§ **GOAL OF THE EXERCISE**
Quote exactly and only this range of lines in the data below: the line that holds "bpy.context.scene.collection.objects.link(sheet)" to the line that holds "before = set(bpy.data.objects)", both included.

§ **MATERIAL**
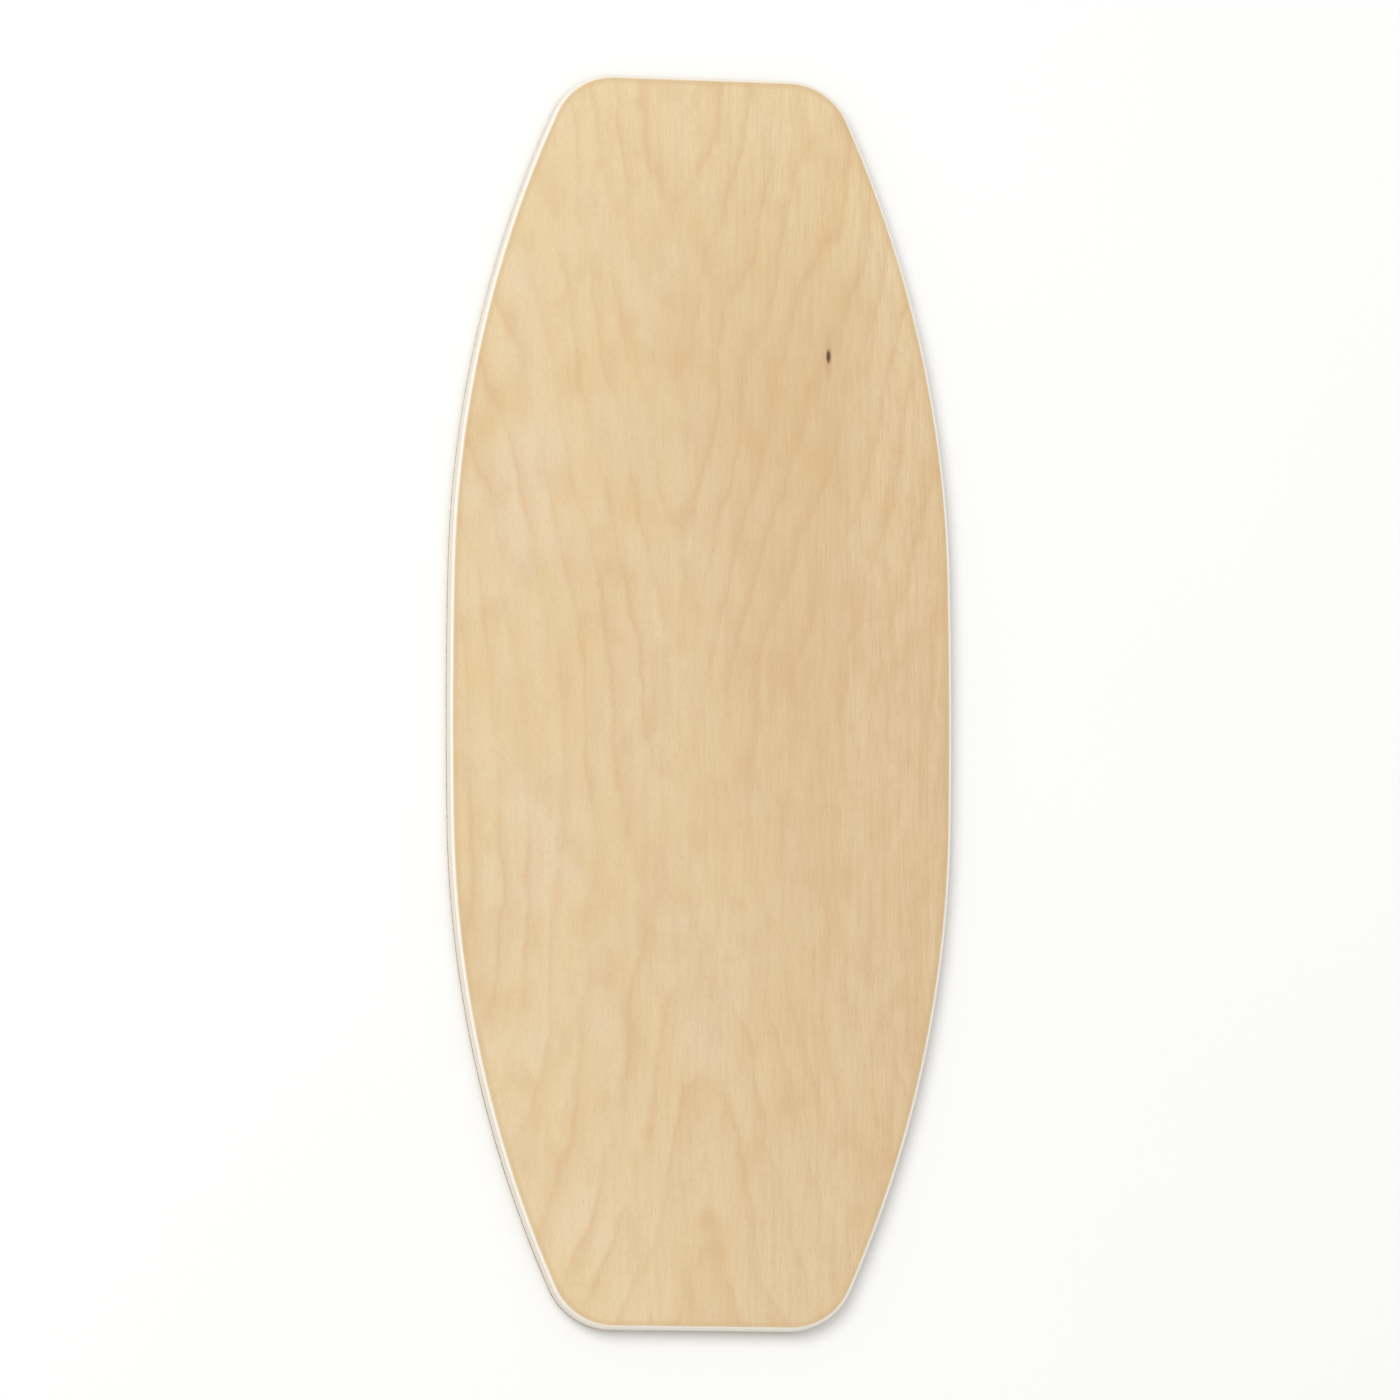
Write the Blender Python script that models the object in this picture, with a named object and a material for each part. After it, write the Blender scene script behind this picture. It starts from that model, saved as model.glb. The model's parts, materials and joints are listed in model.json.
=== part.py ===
"""A flat, double-ended balance board: nine birch veneers glued up crosswise, with a cork sheet on one side.

Run with: blender --background --python part.py
Metres, +Z up. The board lies flat on its cork, birch face up. Its length runs along X and its width
along Y, and the origin is the middle of the cork's underside.
"""

import bmesh
import bpy
from math import atan2, cos, hypot, pi, sin, sqrt

# Plan of the board
LENGTH = 0.790  # end to end
WIDTH = 0.320  # across the middle
END_WIDTH = 0.112  # straight part of each blunt end
CORNER_RADIUS = 0.042  # where an end turns into a flank
FLANK_RADIUS = 0.745  # the bowed part of each side, towards the ends
SIDE_RADIUS = 4.200  # the nearly straight part of each side, at the middle

# Thicknesses, from the floor up
CORK_THICKNESS = 0.0030
VENEER_THICKNESS = 0.00125
VENEER_COUNT = 9  # odd, so that both outer veneers run lengthwise
GLUE_LINE = 0.0001  # left open between two sheets

# Edges
EDGE_ROUND = 0.0030  # quarter round run along the birch side
CORK_EASE = 0.0004  # the cork's lower edge, broken with abrasive paper

# How finely the curves are cut, in straight steps
SIDE_STEPS = 3
FLANK_STEPS = 22
CORNER_STEPS = 14
ROUND_STEPS = 8  # over the whole quarter round
EASE_STEPS = 2
SHARP_ANGLE = 0.5  # radians: an edge turned by more than this is shaded as a corner

BOARD_TOP = CORK_THICKNESS + VENEER_COUNT * (GLUE_LINE + VENEER_THICKNESS)

# Colours are linear RGB
FACE_BIRCH = (0.77, 0.57, 0.34)
LONG_BIRCH = (0.80, 0.66, 0.46)
CROSS_BIRCH = (0.72, 0.55, 0.36)
CORK = (0.30, 0.21, 0.10)
BIRCH_ROUGHNESS = 0.5  # satin lacquer
CORK_ROUGHNESS = 0.85  # bare


def clear_scene():
    """Remove what the scene starts with."""
    for obj in list(bpy.data.objects):
        bpy.data.objects.remove(obj, do_unlink=True)


def make_material(name, colour, roughness):
    """A plain Principled BSDF in one colour."""
    material = bpy.data.materials.new(name)
    material.use_nodes = True
    shader = material.node_tree.nodes["Principled BSDF"]
    shader.inputs["Base Color"].default_value = (*colour, 1.0)
    shader.inputs["Roughness"].default_value = roughness
    shader.inputs["Metallic"].default_value = 0.0
    material.diffuse_color = (*colour, 1.0)
    return material


def flank_centre(side_centre, corner_centre):
    """The centre of the flank's circle, which touches the side's circle and the corner's from inside."""
    from_side = SIDE_RADIUS - FLANK_RADIUS
    from_corner = FLANK_RADIUS - CORNER_RADIUS
    along = corner_centre[0] - side_centre[0]
    up = corner_centre[1] - side_centre[1]
    apart = hypot(along, up)
    reach = (from_side**2 - from_corner**2 + apart**2) / (2 * apart)
    off = sqrt(from_side**2 - reach**2)
    x = side_centre[0] + (along * reach - up * off) / apart
    y = side_centre[1] + (up * reach + along * off) / apart
    return x, y


def arc_points(centre, radius, start, end, steps):
    """Points of an arc, its first left out.

    start and end are the angles that the arc has turned from the side's direction.
    """
    points = []
    for step in range(1, steps + 1):
        turned = start + (end - start) * step / steps
        points.append((centre[0] + radius * sin(turned), centre[1] + radius * cos(turned)))
    return points


def quarter_outline(inset):
    """One quarter of the plan, from the middle of a side to the corner of an end, moved in by inset.

    Three arcs meet with a shared tangent: side, flank and corner.
    """
    side_centre = (0.0, WIDTH / 2 - SIDE_RADIUS)
    corner_centre = (LENGTH / 2 - CORNER_RADIUS, END_WIDTH / 2)
    centre = flank_centre(side_centre, corner_centre)
    side_turn = atan2(centre[0] - side_centre[0], centre[1] - side_centre[1])
    flank_turn = atan2(corner_centre[0] - centre[0], corner_centre[1] - centre[1])
    points = [(0.0, WIDTH / 2 - inset)]
    points += arc_points(side_centre, SIDE_RADIUS - inset, 0.0, side_turn, SIDE_STEPS)
    points += arc_points(centre, FLANK_RADIUS - inset, side_turn, flank_turn, FLANK_STEPS)
    points += arc_points(corner_centre, CORNER_RADIUS - inset, flank_turn, pi / 2, CORNER_STEPS)
    return points


def full_outline(inset):
    """The whole plan, anticlockwise seen from above, without doubled points."""
    quarter = quarter_outline(inset)
    lower_right = [(x, -y) for x, y in quarter]
    upper_right = [(x, y) for x, y in reversed(quarter)]
    upper_left = [(-x, y) for x, y in quarter[1:]]
    lower_left = [(-x, -y) for x, y in reversed(quarter[1:])]
    return lower_right + upper_right + upper_left + lower_left


def edge_inset(height):
    """How far the quarter round has cut in at this height above the floor."""
    into_round = height - (BOARD_TOP - EDGE_ROUND)
    if into_round <= 0:
        return 0.0
    return EDGE_ROUND - sqrt(max(EDGE_ROUND**2 - into_round**2, 0.0))


def veneer_levels(low, high):
    """(height, inset) of each ring of a veneer's edge, from its lower face to its upper."""
    heights = [low]
    for step in range(ROUND_STEPS):
        height = BOARD_TOP - EDGE_ROUND + EDGE_ROUND * sin(step / ROUND_STEPS * pi / 2)
        if low < height < high:
            heights.append(height)
    heights.append(high)
    return [(height, edge_inset(height)) for height in heights]


def cork_levels():
    """(height, inset) of each ring of the cork's edge, with its lower edge broken."""
    levels = []
    for step in range(EASE_STEPS + 1):
        turned = step / EASE_STEPS * pi / 2
        levels.append((CORK_EASE * (1 - sin(turned)), CORK_EASE * (1 - cos(turned))))
    return levels[::-1] + [(CORK_THICKNESS, 0.0)]


def make_sheet(name, levels, material):
    """A closed sheet in the board's outline, from rings at the given heights and insets."""
    mesh = bpy.data.meshes.new(name)
    form = bmesh.new()
    rings = []
    for height, inset in levels:
        rings.append([form.verts.new((x, y, height)) for x, y in full_outline(inset)])
    form.faces.new(reversed(rings[0]))
    form.faces.new(rings[-1])
    for lower, upper in zip(rings, rings[1:]):
        count = len(lower)
        for i in range(count):
            after = (i + 1) % count
            form.faces.new((lower[i], lower[after], upper[after], upper[i]))
    bmesh.ops.recalc_face_normals(form, faces=form.faces)
    form.to_mesh(mesh)
    form.free()
    mesh.shade_smooth()
    mesh.set_sharp_from_angle(angle=SHARP_ANGLE)
    mesh.materials.append(material)
    sheet = bpy.data.objects.new(name, mesh)
    bpy.context.scene.collection.objects.link(sheet)
    return sheet


def make_cork_sheet():
    """The agglomerated cork, trimmed flush with the wood."""
    return make_sheet("cork_sheet", cork_levels(), make_material("cork_sheet", CORK, CORK_ROUGHNESS))


def veneer_name(number):
    """The name of a veneer counted from the cork up."""
    if number == 0:
        return "back_veneer"
    if number == VENEER_COUNT - 1:
        return "face_veneer"
    return f"core_veneer_{number}"


def make_veneers():
    """The veneers from the cork up, each with its grain across that of the one below."""
    sheets = []
    for number in range(VENEER_COUNT):
        low = CORK_THICKNESS + GLUE_LINE + number * (VENEER_THICKNESS + GLUE_LINE)
        name = veneer_name(number)
        colour = LONG_BIRCH if number % 2 == 0 else CROSS_BIRCH
        if name == "face_veneer":
            colour = FACE_BIRCH
        levels = veneer_levels(low, low + VENEER_THICKNESS)
        sheets.append(make_sheet(name, levels, make_material(name, colour, BIRCH_ROUGHNESS)))
    return sheets


def main():
    clear_scene()
    board = bpy.data.objects.new("balance_board", None)
    bpy.context.scene.collection.objects.link(board)
    for sheet in [make_cork_sheet(), *make_veneers()]:
        sheet.parent = board


main()
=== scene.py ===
# %% [markdown]
# # A balance board in birch and cork
#
# The real object is a flat board that a person stands on and tilts. It is nine sheets of birch
# veneer, glued up with their grain crossed and cut to a barrel-shaped plan, with a sheet of cork
# on one side. The measured solids come ready made. This lesson gives them the surfaces that the
# hand and the eye know: sanded face veneer, a pale routed edge with its glue lines, and cork.

# %% Load the measured solids
import json
from math import degrees, radians

import bmesh
import bpy
from mathutils import Matrix, Vector

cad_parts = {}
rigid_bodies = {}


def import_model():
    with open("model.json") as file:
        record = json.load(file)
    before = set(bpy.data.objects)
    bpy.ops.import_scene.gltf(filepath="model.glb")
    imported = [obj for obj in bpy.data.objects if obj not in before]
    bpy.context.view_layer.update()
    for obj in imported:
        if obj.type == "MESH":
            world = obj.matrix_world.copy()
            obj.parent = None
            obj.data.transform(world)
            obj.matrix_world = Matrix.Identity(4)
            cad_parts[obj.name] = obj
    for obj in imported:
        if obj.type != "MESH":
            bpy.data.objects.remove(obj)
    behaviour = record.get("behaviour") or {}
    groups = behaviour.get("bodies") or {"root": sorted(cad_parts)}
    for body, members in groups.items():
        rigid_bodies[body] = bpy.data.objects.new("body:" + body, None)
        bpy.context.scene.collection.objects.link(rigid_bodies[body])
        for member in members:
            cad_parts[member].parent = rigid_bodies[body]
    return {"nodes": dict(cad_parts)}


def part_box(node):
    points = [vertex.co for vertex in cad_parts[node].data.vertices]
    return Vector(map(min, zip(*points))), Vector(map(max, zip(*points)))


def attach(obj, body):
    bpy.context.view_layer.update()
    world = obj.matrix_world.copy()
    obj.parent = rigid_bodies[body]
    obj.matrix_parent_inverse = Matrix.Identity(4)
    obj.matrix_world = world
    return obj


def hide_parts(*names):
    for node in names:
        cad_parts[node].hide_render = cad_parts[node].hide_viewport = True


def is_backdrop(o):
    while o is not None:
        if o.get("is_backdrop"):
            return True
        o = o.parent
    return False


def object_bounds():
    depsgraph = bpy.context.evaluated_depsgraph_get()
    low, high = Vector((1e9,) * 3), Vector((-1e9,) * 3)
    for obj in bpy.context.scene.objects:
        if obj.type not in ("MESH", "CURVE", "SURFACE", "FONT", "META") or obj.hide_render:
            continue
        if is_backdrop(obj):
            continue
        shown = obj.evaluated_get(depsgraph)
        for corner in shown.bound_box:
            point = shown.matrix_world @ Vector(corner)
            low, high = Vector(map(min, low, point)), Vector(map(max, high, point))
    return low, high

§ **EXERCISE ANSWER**
    bpy.context.scene.collection.objects.link(sheet)
    return sheet


def make_cork_sheet():
    """The agglomerated cork, trimmed flush with the wood."""
    return make_sheet("cork_sheet", cork_levels(), make_material("cork_sheet", CORK, CORK_ROUGHNESS))


def veneer_name(number):
    """The name of a veneer counted from the cork up."""
    if number == 0:
        return "back_veneer"
    if number == VENEER_COUNT - 1:
        return "face_veneer"
    return f"core_veneer_{number}"


def make_veneers():
    """The veneers from the cork up, each with its grain across that of the one below."""
    sheets = []
    for number in range(VENEER_COUNT):
        low = CORK_THICKNESS + GLUE_LINE + number * (VENEER_THICKNESS + GLUE_LINE)
        name = veneer_name(number)
        colour = LONG_BIRCH if number % 2 == 0 else CROSS_BIRCH
        if name == "face_veneer":
            colour = FACE_BIRCH
        levels = veneer_levels(low, low + VENEER_THICKNESS)
        sheets.append(make_sheet(name, levels, make_material(name, colour, BIRCH_ROUGHNESS)))
    return sheets


def main():
    clear_scene()
    board = bpy.data.objects.new("balance_board", None)
    bpy.context.scene.collection.objects.link(board)
    for sheet in [make_cork_sheet(), *make_veneers()]:
        sheet.parent = board


main()
=== scene.py ===
# %% [markdown]
# # A balance board in birch and cork
#
# The real object is a flat board that a person stands on and tilts. It is nine sheets of birch
# veneer, glued up with their grain crossed and cut to a barrel-shaped plan, with a sheet of cork
# on one side. The measured solids come ready made. This lesson gives them the surfaces that the
# hand and the eye know: sanded face veneer, a pale routed edge with its glue lines, and cork.

# %% Load the measured solids
import json
from math import degrees, radians

import bmesh
import bpy
from mathutils import Matrix, Vector

cad_parts = {}
rigid_bodies = {}


def import_model():
    with open("model.json") as file:
        record = json.load(file)
    before = set(bpy.data.objects)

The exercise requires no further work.